Search the data for the word "from" and copy every line where it occurs.

┄┄┄┄┄┄┄┄┄┄

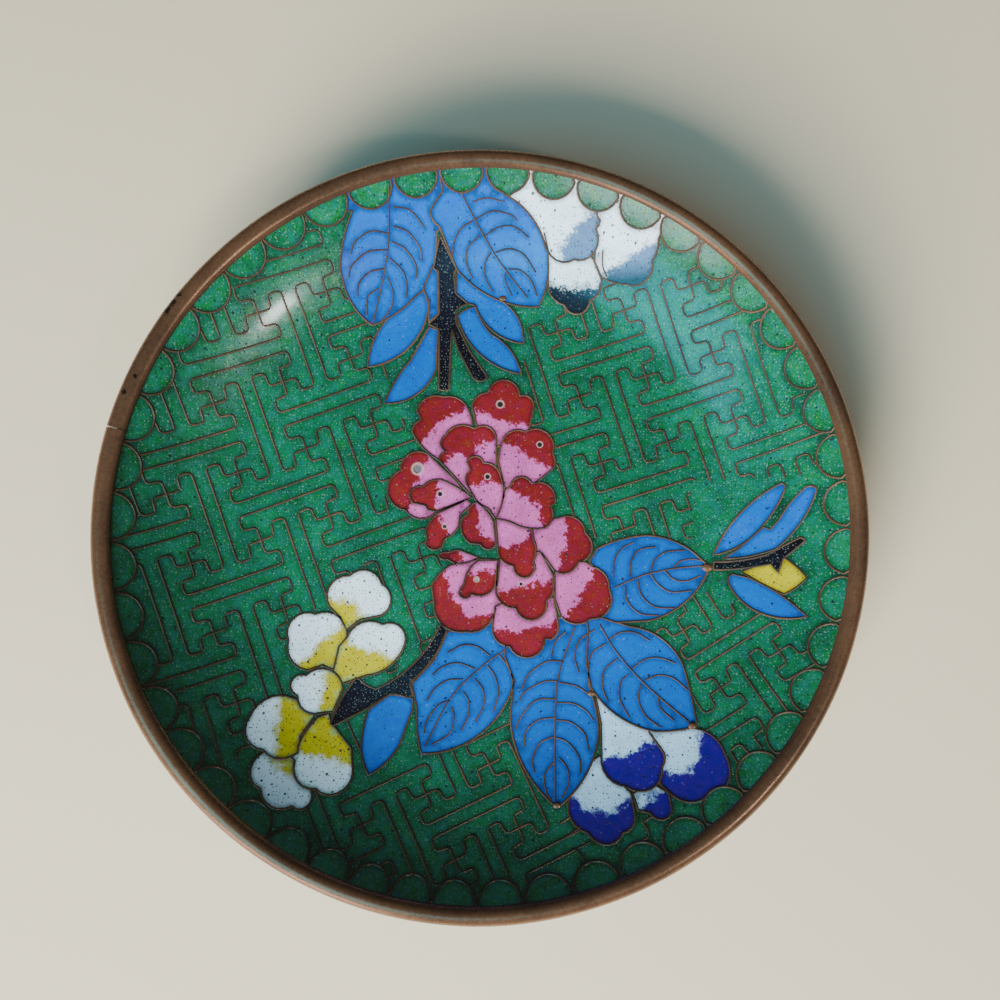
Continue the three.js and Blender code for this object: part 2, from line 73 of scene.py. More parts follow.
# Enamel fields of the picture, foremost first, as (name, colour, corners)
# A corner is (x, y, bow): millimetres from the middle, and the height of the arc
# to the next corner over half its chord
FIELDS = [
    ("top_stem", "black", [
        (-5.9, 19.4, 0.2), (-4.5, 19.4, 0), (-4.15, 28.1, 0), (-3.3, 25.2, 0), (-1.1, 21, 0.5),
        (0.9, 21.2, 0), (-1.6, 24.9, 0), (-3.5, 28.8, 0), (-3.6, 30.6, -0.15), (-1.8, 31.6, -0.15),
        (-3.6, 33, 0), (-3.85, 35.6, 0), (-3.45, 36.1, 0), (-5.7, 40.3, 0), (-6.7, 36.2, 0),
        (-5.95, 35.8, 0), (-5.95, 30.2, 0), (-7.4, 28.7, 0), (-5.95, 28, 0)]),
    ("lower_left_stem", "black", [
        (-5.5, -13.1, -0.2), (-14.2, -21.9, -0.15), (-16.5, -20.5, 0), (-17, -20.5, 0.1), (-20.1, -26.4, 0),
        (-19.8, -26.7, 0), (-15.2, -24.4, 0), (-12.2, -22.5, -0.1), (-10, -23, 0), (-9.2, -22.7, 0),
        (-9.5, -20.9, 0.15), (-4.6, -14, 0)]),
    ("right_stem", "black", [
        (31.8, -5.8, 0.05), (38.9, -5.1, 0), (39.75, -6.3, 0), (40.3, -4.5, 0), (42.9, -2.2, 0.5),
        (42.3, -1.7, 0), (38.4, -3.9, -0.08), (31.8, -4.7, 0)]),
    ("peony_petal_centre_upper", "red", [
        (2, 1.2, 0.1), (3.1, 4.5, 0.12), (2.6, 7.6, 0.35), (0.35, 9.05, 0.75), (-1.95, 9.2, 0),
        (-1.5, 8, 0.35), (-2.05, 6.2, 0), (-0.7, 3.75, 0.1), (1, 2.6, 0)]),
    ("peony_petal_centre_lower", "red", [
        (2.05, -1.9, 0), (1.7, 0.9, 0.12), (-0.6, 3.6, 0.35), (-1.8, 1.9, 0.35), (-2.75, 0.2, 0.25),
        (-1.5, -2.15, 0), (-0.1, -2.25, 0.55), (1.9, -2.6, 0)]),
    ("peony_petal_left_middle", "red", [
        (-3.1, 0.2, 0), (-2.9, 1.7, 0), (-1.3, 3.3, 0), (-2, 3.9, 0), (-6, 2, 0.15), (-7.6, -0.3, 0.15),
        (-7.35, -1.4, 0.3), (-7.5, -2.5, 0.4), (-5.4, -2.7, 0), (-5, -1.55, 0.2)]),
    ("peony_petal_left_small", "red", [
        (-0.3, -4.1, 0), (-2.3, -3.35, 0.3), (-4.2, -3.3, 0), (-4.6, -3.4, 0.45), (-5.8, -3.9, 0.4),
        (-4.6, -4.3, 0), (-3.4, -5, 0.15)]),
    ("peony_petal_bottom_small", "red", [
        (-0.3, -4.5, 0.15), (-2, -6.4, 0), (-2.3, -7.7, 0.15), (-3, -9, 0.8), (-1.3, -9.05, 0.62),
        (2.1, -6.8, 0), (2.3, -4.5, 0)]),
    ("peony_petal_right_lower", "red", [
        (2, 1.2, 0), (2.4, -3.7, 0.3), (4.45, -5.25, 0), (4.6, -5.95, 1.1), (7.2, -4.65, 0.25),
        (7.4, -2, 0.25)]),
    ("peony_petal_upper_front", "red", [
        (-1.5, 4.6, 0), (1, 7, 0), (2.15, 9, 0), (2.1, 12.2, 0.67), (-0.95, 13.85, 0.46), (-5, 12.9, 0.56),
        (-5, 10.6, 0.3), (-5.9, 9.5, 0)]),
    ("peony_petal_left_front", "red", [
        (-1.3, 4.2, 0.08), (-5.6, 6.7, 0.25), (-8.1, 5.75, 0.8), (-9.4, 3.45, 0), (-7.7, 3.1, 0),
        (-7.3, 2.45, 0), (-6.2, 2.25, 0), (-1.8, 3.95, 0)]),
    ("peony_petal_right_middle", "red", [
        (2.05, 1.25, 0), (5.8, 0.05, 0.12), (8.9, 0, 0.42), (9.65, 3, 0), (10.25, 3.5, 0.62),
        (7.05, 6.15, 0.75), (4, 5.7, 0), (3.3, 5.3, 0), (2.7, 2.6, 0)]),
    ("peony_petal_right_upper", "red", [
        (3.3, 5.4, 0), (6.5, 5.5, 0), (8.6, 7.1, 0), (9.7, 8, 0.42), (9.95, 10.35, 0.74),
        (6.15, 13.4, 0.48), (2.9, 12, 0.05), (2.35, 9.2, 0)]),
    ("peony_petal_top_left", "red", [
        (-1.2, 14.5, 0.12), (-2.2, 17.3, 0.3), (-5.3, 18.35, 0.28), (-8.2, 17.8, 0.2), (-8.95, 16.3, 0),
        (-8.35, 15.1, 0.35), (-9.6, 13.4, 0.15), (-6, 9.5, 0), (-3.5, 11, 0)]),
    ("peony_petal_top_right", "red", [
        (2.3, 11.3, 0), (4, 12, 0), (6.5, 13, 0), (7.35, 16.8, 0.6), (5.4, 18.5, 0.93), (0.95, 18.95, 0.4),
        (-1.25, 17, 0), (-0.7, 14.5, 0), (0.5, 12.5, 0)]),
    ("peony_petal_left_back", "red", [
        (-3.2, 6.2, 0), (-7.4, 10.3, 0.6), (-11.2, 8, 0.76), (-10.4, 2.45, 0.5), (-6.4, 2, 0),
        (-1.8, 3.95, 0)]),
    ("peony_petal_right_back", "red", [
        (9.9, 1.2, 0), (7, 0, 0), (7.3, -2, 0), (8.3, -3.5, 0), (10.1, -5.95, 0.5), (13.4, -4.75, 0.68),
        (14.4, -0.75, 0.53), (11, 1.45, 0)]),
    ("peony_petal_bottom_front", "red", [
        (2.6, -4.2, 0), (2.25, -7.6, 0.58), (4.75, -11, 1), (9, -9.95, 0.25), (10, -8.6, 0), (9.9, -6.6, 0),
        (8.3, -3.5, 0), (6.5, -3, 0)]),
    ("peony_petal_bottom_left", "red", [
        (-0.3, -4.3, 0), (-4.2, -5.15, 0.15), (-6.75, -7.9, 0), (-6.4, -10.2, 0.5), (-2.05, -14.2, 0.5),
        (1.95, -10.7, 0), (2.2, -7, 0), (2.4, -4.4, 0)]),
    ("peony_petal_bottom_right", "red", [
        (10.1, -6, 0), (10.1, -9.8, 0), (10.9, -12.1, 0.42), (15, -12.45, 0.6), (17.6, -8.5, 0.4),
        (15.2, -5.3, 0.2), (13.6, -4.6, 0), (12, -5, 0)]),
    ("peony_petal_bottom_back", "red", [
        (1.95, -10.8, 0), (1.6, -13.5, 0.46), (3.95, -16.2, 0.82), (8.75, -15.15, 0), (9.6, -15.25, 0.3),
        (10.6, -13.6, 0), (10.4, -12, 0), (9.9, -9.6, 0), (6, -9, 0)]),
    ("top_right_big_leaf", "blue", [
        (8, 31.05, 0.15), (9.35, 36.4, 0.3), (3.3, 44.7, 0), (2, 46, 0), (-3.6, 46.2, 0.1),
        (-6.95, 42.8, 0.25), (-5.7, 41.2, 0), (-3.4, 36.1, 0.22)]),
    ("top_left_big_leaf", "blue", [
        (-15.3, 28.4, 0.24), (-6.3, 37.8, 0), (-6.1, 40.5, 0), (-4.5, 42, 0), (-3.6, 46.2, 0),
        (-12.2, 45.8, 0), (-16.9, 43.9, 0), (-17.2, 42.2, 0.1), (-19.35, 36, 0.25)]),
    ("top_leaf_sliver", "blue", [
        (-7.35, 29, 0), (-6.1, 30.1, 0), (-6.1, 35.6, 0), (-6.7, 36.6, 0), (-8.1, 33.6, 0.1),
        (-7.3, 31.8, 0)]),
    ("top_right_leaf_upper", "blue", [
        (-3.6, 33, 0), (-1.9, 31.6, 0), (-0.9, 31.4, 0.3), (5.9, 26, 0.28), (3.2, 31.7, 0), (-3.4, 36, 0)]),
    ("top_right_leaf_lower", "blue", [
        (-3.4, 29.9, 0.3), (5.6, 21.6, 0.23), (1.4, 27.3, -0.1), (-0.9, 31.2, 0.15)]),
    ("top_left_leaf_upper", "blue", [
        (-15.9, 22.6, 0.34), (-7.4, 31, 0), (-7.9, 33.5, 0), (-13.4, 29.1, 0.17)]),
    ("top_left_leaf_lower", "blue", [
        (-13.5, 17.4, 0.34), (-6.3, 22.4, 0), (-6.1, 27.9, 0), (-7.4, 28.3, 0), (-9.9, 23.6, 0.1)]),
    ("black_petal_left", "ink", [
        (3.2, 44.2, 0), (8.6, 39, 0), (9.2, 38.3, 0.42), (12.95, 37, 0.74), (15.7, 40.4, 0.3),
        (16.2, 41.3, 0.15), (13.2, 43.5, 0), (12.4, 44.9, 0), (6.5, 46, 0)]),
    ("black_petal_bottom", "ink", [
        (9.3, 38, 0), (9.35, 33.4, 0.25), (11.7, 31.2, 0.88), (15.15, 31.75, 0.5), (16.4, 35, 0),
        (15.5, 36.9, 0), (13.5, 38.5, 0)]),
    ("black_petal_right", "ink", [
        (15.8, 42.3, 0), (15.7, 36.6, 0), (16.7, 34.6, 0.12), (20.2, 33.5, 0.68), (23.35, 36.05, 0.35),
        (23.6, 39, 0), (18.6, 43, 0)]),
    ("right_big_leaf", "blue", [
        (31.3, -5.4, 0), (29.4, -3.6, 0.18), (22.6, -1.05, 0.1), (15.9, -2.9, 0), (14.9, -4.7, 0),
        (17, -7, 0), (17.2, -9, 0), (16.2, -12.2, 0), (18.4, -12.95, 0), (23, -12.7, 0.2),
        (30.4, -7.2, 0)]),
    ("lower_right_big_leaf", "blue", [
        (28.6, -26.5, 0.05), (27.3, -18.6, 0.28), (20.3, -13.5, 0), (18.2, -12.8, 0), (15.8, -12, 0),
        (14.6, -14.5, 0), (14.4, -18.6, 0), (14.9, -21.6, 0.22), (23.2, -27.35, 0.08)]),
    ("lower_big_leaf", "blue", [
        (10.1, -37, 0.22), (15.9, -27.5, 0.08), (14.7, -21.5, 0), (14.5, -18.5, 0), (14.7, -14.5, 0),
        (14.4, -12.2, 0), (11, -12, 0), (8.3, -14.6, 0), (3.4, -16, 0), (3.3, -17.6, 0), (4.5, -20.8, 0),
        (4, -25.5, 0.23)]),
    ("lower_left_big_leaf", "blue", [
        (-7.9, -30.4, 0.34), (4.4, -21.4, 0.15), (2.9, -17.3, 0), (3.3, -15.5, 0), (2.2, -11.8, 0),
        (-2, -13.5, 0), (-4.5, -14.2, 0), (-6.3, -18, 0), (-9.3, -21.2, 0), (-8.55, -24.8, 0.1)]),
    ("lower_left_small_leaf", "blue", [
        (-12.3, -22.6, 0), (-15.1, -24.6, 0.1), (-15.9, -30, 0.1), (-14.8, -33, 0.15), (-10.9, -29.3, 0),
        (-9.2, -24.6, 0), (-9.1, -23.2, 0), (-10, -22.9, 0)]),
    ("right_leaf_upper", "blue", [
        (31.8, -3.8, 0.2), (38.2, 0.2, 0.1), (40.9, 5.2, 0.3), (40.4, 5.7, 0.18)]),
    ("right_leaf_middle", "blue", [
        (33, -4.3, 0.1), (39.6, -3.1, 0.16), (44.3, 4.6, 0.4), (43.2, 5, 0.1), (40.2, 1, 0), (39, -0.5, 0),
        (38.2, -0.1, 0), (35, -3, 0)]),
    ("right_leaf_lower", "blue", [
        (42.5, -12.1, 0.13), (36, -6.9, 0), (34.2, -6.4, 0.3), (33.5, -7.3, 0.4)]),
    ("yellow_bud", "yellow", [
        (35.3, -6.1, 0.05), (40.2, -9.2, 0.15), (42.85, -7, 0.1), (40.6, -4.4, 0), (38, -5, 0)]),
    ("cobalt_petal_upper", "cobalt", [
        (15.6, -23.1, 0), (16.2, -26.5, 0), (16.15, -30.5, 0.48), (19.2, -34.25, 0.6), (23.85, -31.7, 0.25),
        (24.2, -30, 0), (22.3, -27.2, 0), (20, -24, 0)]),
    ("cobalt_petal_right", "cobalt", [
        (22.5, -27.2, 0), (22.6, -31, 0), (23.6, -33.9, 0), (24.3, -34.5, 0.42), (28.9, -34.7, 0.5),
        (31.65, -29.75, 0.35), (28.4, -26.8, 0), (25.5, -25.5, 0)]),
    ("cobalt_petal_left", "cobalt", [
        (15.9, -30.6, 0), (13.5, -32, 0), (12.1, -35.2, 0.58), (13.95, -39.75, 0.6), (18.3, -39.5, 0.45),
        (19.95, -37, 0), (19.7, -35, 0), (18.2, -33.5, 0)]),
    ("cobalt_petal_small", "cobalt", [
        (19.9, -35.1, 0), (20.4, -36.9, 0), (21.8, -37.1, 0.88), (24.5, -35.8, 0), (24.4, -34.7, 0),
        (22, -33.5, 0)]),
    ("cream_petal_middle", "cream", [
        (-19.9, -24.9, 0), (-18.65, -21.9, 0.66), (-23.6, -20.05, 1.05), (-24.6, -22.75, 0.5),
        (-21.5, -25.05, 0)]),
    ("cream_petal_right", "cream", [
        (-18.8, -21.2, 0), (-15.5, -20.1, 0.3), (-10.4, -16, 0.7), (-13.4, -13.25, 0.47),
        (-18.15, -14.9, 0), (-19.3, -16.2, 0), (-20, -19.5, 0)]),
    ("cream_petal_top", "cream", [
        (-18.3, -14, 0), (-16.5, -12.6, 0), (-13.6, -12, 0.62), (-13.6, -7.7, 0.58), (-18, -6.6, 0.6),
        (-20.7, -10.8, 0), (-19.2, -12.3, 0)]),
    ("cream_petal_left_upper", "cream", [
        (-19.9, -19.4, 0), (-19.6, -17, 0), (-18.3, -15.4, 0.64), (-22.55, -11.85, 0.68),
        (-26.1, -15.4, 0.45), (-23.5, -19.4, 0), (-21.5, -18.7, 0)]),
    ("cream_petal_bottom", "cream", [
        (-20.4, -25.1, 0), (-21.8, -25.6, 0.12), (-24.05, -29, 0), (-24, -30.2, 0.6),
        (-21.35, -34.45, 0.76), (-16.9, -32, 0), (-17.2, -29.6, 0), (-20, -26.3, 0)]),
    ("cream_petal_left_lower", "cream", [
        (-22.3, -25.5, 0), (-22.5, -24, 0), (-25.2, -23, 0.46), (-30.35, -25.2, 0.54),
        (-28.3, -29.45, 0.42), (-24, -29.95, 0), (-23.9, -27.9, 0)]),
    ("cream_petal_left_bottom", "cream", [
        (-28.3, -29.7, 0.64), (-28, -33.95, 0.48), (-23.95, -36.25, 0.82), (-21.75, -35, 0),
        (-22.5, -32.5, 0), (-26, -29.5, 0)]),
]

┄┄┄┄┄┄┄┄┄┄

The output:
Continue the three.js and Blender code for this object: part 2, from line 73 of scene.py. More parts follow.
# A corner is (x, y, bow): millimetres from the middle, and the height of the arc